Thursday, April 2, 2015

Record Warm Winter Aloft

Now that winter is complete according to my preferred calendar month definition (November-March), here are a few of the many records that were broken in the observations made by the twice-a-day balloon soundings at Fairbanks.

- Highest mean Nov-Mar 1000-500 mb thickness (5233 m vs 5218 m in 1980-1981).  Thickness is an excellent measure of integrated heat content, which means that the lower half of the atmosphere above Fairbanks indisputably saw its warmest winter on record (since 1948).


- Highest mean Nov-Mar temperature at 850 mb, 700 mb, and 500 mb.  At the surface it was the 6th warmest winter on record.
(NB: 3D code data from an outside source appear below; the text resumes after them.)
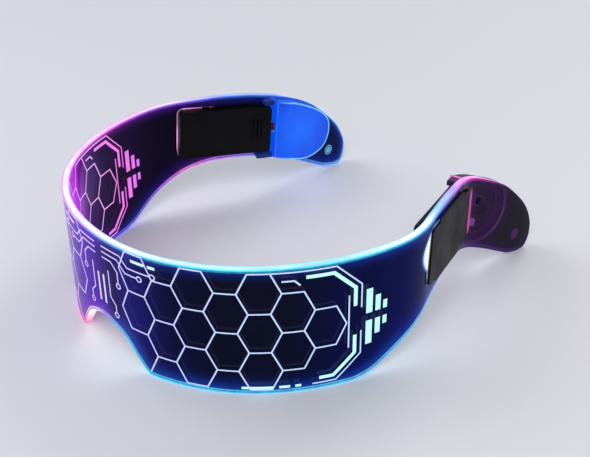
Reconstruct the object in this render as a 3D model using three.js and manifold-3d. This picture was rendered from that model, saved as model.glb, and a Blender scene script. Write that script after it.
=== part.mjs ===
// Light up party glasses: one clear acrylic sheet, bent into a visor with temples,
// with a battery case and a lamp unit in each temple that light the sheet from its cut edges.
//
// Flat outlines are drawn on the unrolled sheet: s runs along its middle surface from the nose
// to the wearer's left, h is the height above the table, n is the distance out of the middle
// surface, away from the head. bend() rolls such a solid up along the plan curve.

import * as THREE from 'three';
import { mergeVertices } from 'three/addons/utils/BufferGeometryUtils.js';
import Module from 'manifold-3d';

const wasm = await Module();
wasm.setup();

// Driving dimensions, in millimetres, and turns in degrees
const tailReach = 47.4; // along the sheet, from the battery case's rear end to a temple tip
const sheetHeight = 50.8;
const sheetThickness = 3;
const noseRadius = 99;
const noseTurn = 7.1;
const browRadius = 68.2;
const browTurn = 44.9;
const sideRadius = 84.5;
const sideTurn = 32.3;
const cornerRadius = 34.5;
const cornerTurn = 27.7;
const caseFrontBend = 0.83; // how far the battery case's front end lies over the corner's bend
const caseRearBend = 5.57; // and its rear end over the ear's bend
const earRadius = 40.2;
const earTurn = 21.8; // bends back, out of the head

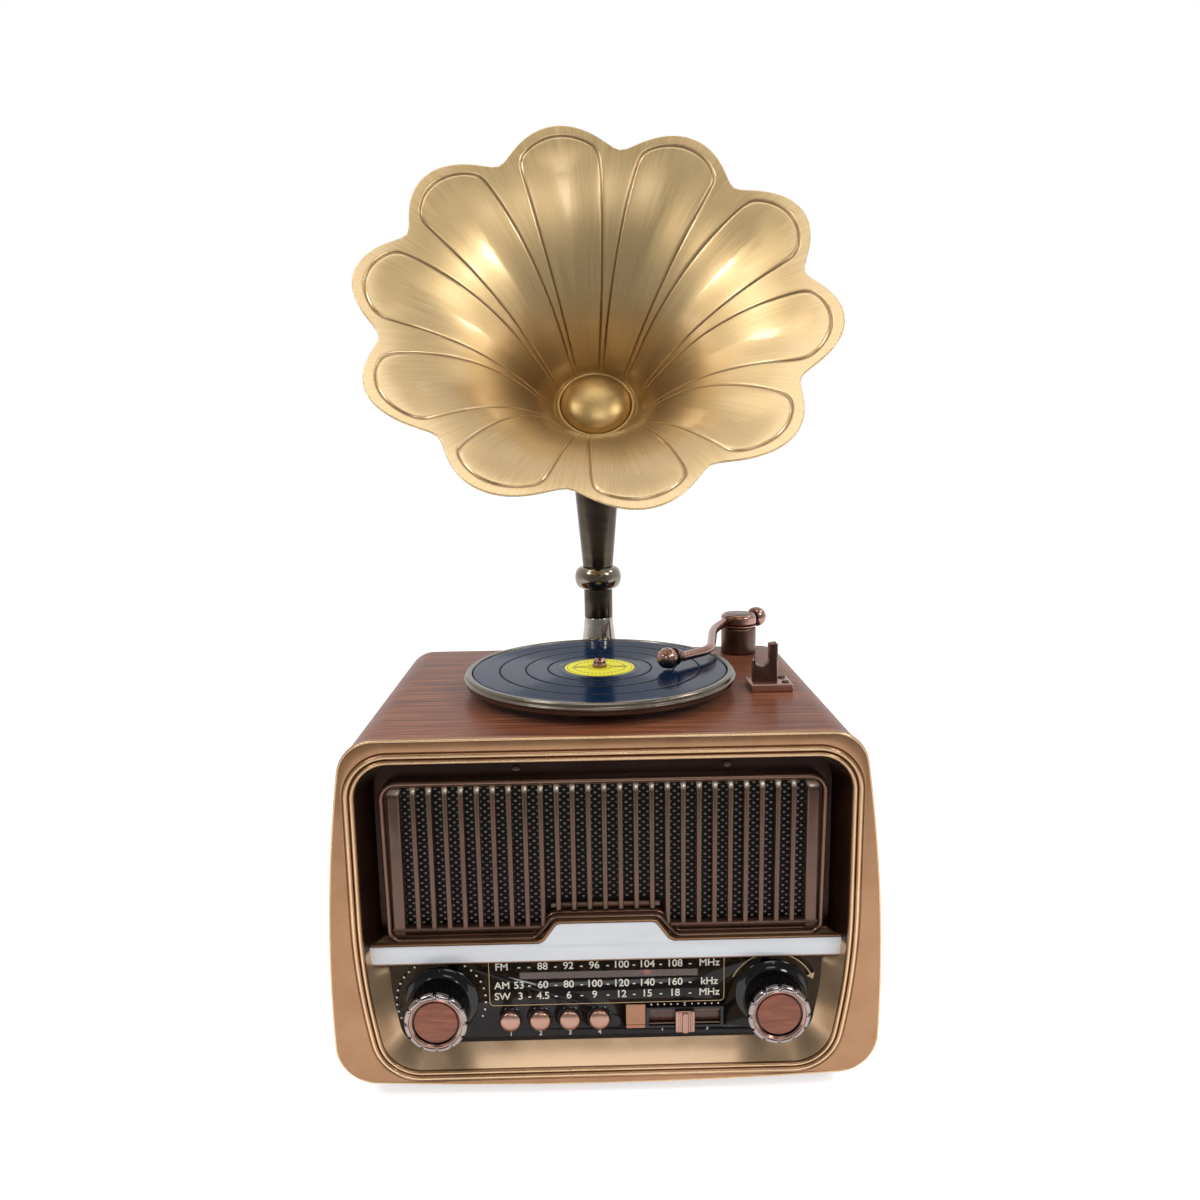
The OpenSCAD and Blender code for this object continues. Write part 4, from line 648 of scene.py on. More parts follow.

- Highest mean Nov-Mar 500 mb height (pressure aloft).  Last winter (2013-2014) now stands in second place.  Interestingly 2011-2012 saw the lowest mean 500 mb height on record.

It's interesting to note that more than 31% of soundings reported above-freezing temperatures somewhere in the column from November through March.  This is more than twice the 1981-2010 normal of 14.8%, and is very close to the 1980-1981 record.  It's remarkable to consider that above-freezing air can persist in the atmosphere above Fairbanks for almost one-third of the winter.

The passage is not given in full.